TASK REQUIREMENTS – Find and copy lines holding "FreeCAD".
** begin DATA PROVIDED **
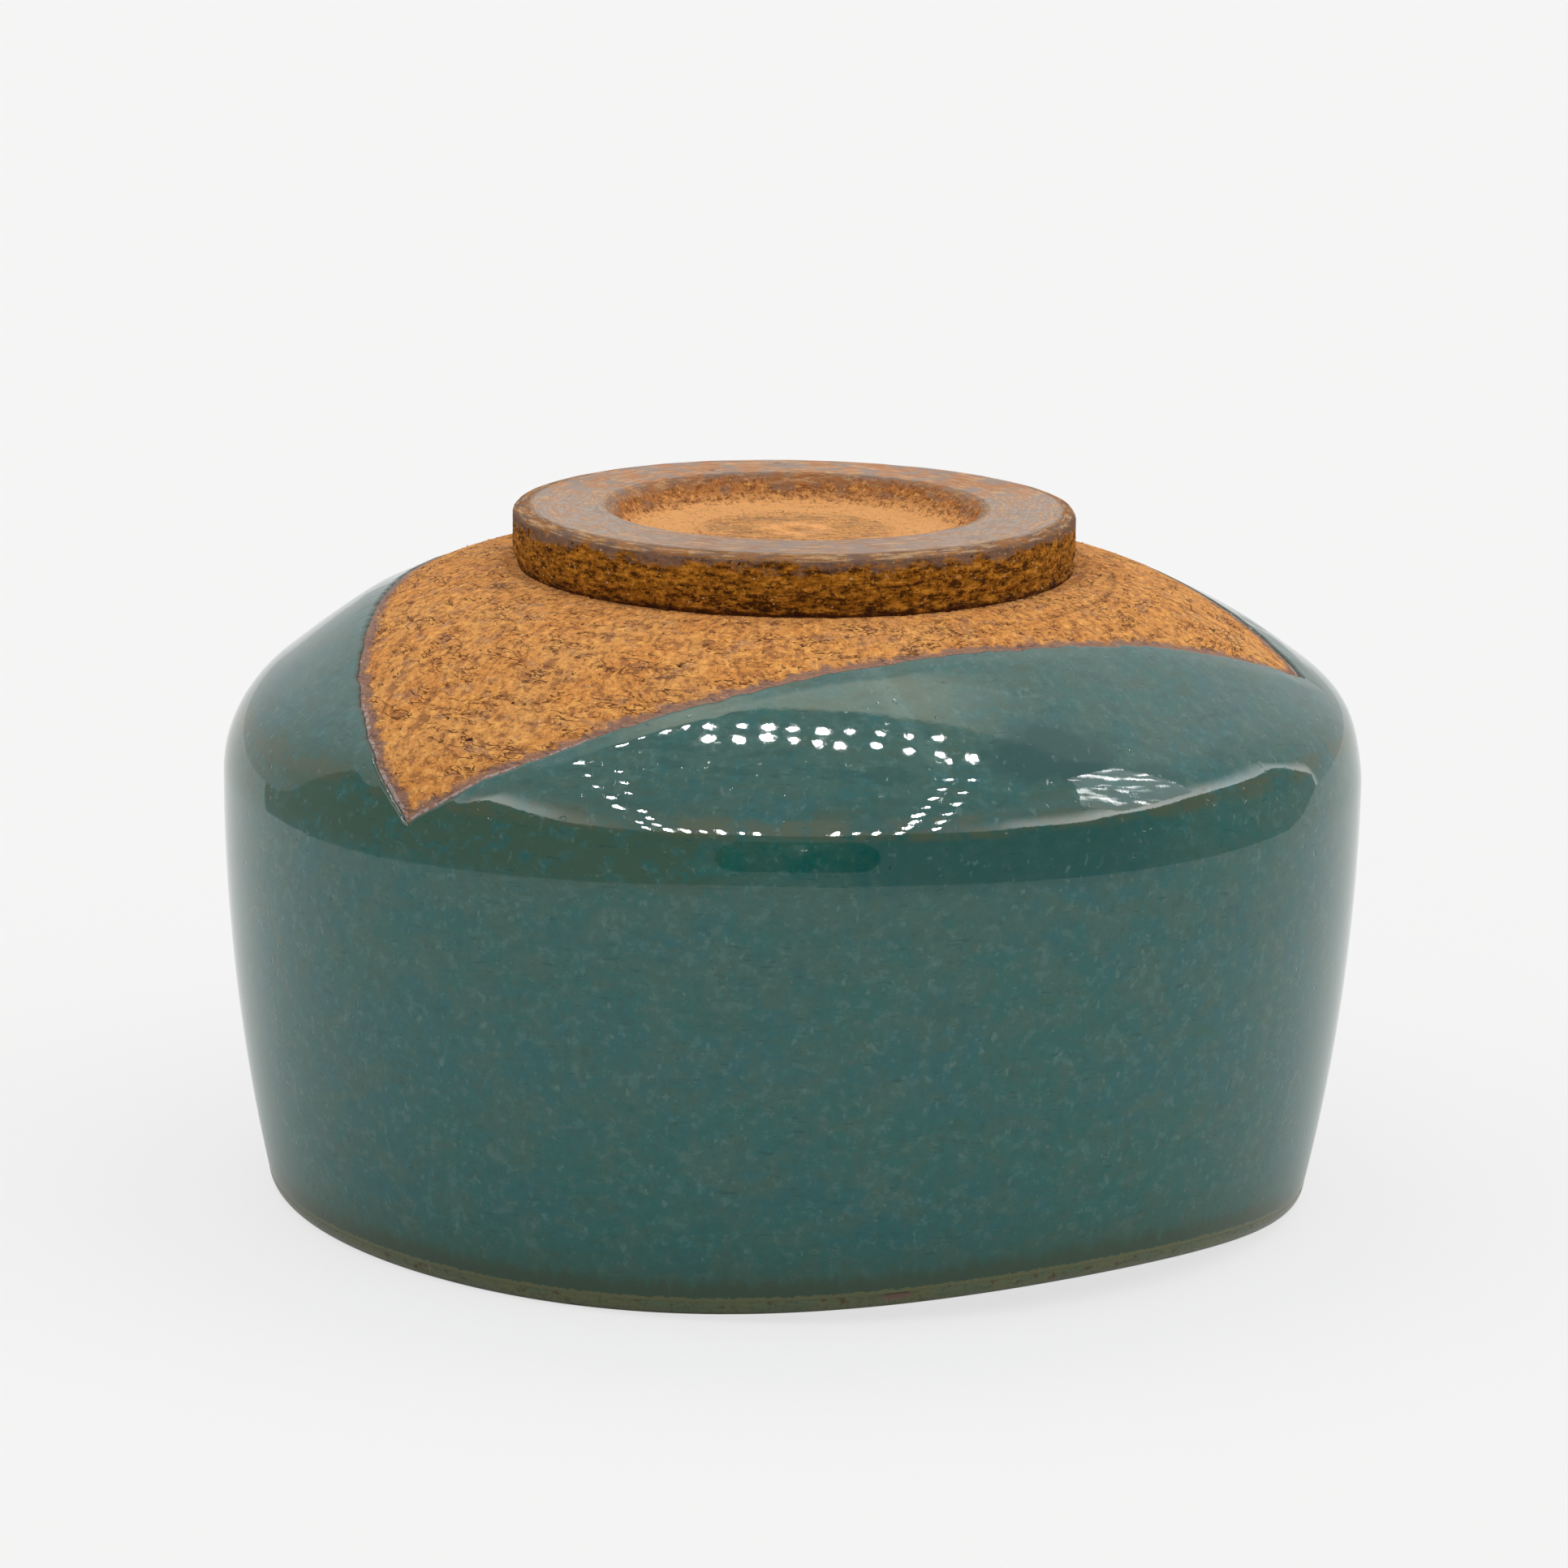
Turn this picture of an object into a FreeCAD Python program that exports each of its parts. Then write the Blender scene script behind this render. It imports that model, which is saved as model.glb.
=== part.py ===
"""A wheel-thrown stoneware bowl, modelled mouth down on its lip with its turned foot up.

The clay body, the turned foot and each coat of glaze are separate solids that meet face to face.
Millimetres. +Z is up along the throwing axis, and Z = 0 is the surface that the lip stands on.
"""
import FreeCAD, Part
import math
import os

import Sketcher

Vec = FreeCAD.Vector

# Driving dimensions: cell alias, value, what it is.
DIMENSIONS = [
    # outside of the finished wall, glaze included
    ("belly_radius", 60.0, "widest radius of the wall"),
    ("belly_height", 44.5, "height of the widest point above the lip"),
    ("wall_curve", 200.0, "radius of the wall's slow curve in towards the lip"),
    ("shoulder_curve", 14.5, "radius of the turn from wall to hip"),
    ("shoulder_sweep", 51.0, "angle of that turn, in degrees"),
    ("hip_curve", 70.0, "radius of the long slope above the shoulder"),
    ("crown_curve", 32.0, "radius of the curve that runs in under the foot"),
    ("seat_radius", 29.5, "radius of the flat that the foot stands up from"),
    ("seat_height", 66.8, "height of that flat, in bare clay"),
    # hollow of the finished bowl
    ("hollow_radius", 55.4, "widest radius of the hollow"),
    ("hollow_height", 40.5, "height of the widest point of the hollow"),
    ("hollow_wall_curve", 205.0, "radius of the hollow's curve in towards the lip"),
    ("hollow_turn", 14.0, "radius of the turn from the hollow's wall to its floor"),
    ("hollow_sweep", 66.0, "angle of that turn, in degrees"),
    # glaze
    ("glaze", 0.5, "thickness of every coat of glaze"),
    ("lip_band", 1.7, "height of the thin, broken coat on the lip"),
    ("glazed_lip_round", 1.7, "edge radius of the finished lip"),
    ("clay_lip_round", 1.2, "edge radius of the clay lip under the glaze"),
    # the lip rises and falls between three points that touch the surface below
    ("lip_rise", 1.95, "height of the lip's waves, midway between high and low"),
    ("lip_bias", 0.9, "how much the waves differ from one side to the other"),
    ("lip_phase", -2.0, "direction of one low point, in degrees from +X"),
    ("lip_bias_phase", 10.0, "direction of the high side, in degrees from +X"),
    # three dips, each tilted so that the glaze runs up one side as far as the hip
    ("first_dip_side", 162.3, "direction of the deep side of the first dip, in degrees"),
    ("first_dip_tilt", 39.6, "tilt of the bowl in the first dip, in degrees"),
    ("first_dip_level", 29.7, "height of the glaze on the bowl's axis in the first dip"),
    ("second_dip_side", 298.4, "the same for the second dip"),
    ("second_dip_tilt", 41.8, ""),
    ("second_dip_level", 28.7, ""),
    ("third_dip_side", 50.0, "the same for the third dip"),
    ("third_dip_tilt", 40.0, ""),
    ("third_dip_level", 32.0, ""),
    # the turned foot
    ("foot_radius", 29.6, "outer radius of the foot"),
    ("foot_undercut", 0.5, "how far the foot draws in at its root"),
    ("foot_face_height", 72.74, "height of the flat face that the bowl stands on in use"),
    ("foot_bevel_radius", 27.9, "radius where that face starts to slope to its outer edge"),
    ("foot_bevel_drop", 0.4, "how far it slopes down to the outer edge"),
    ("well_radius", 19.9, "radius of the well at the foot's face"),
    ("well_floor_radius", 17.2, "radius of the well at its floor"),
    ("well_floor_height", 69.9, "height of the well's floor"),
    ("boss_radius", 10.4, "radius of the low boss left in the middle of the well"),
    ("boss_rise", 0.35, "height of the boss above the well's floor"),
    ("foot_edge_round", 0.7, "outer edge radius of the foot"),
    ("well_edge_round", 1.4, "edge radius where the face turns into the well"),
]

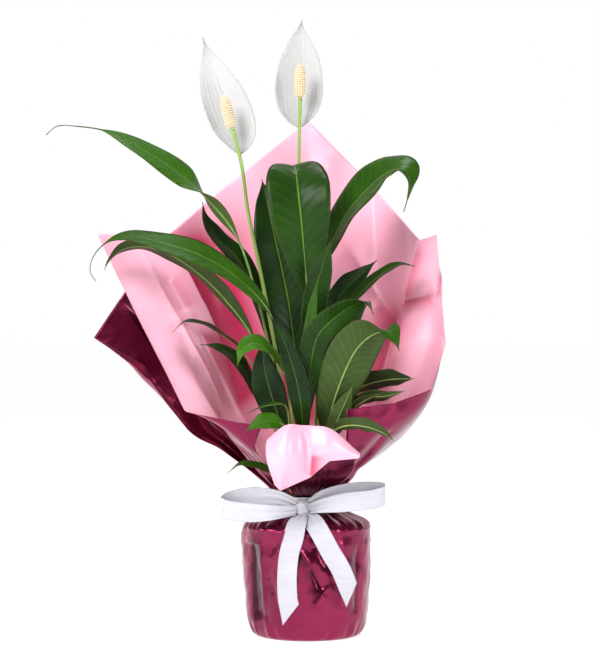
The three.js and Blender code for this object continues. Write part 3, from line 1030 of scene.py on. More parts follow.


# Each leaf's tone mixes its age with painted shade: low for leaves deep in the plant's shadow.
** end DATA PROVIDED **
EXPECTED OUTPUT –
Turn this picture of an object into a FreeCAD Python program that exports each of its parts. Then write the Blender scene script behind this render. It imports that model, which is saved as model.glb.
import FreeCAD, Part
Vec = FreeCAD.Vector